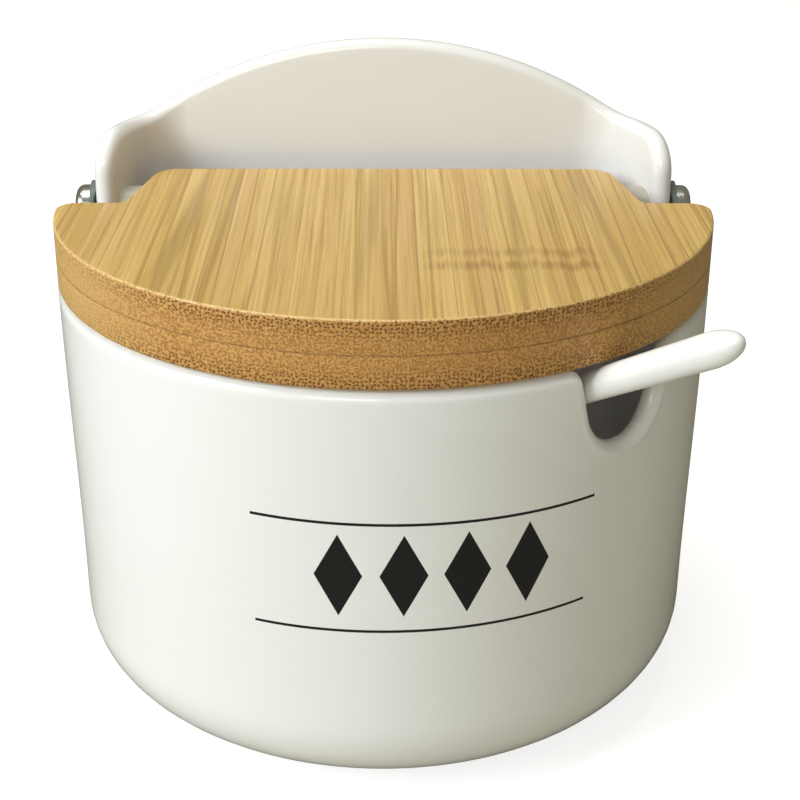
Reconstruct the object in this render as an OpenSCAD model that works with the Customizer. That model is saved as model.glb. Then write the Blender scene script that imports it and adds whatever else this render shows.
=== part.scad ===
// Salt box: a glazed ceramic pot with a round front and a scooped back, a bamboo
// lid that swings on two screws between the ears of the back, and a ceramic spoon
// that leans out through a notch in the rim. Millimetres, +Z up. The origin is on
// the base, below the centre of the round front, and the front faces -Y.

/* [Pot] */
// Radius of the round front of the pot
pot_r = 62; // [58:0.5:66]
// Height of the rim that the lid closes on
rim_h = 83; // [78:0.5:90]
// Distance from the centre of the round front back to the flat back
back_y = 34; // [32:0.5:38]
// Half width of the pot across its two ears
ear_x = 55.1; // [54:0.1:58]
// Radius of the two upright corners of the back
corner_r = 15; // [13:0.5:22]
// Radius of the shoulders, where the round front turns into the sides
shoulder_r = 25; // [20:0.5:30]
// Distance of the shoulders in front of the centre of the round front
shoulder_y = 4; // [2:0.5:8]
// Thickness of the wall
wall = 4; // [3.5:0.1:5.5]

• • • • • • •

DO THIS
Please print the material above exactly as it appears, from its first line through the line containing "front faces -Y.", inclusive, and stop there.

ANSWER
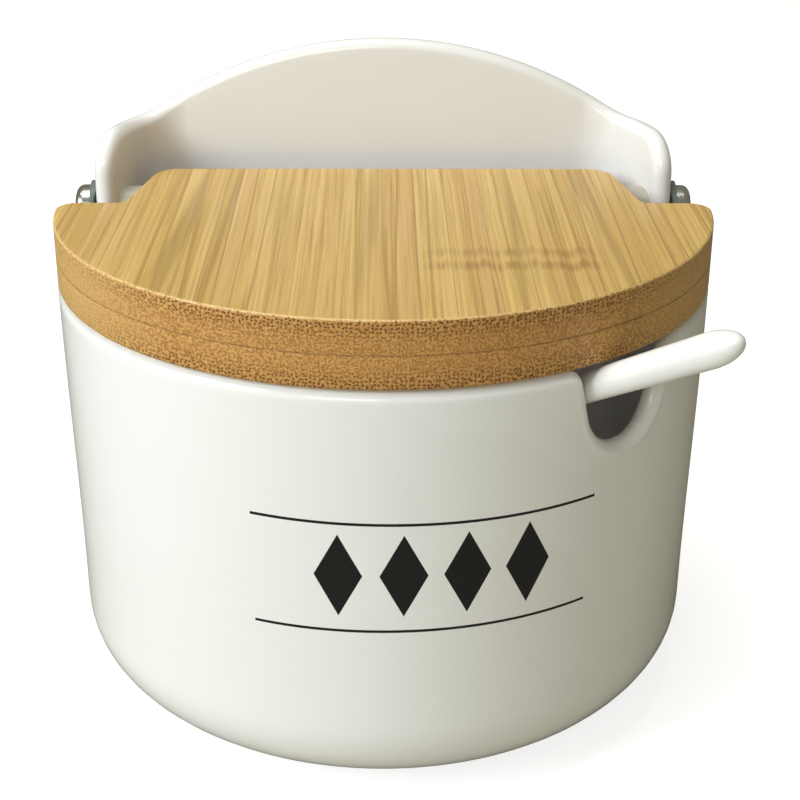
Reconstruct the object in this render as an OpenSCAD model that works with the Customizer. That model is saved as model.glb. Then write the Blender scene script that imports it and adds whatever else this render shows.
=== part.scad ===
// Salt box: a glazed ceramic pot with a round front and a scooped back, a bamboo
// lid that swings on two screws between the ears of the back, and a ceramic spoon
// that leans out through a notch in the rim. Millimetres, +Z up. The origin is on
// the base, below the centre of the round front, and the front faces -Y.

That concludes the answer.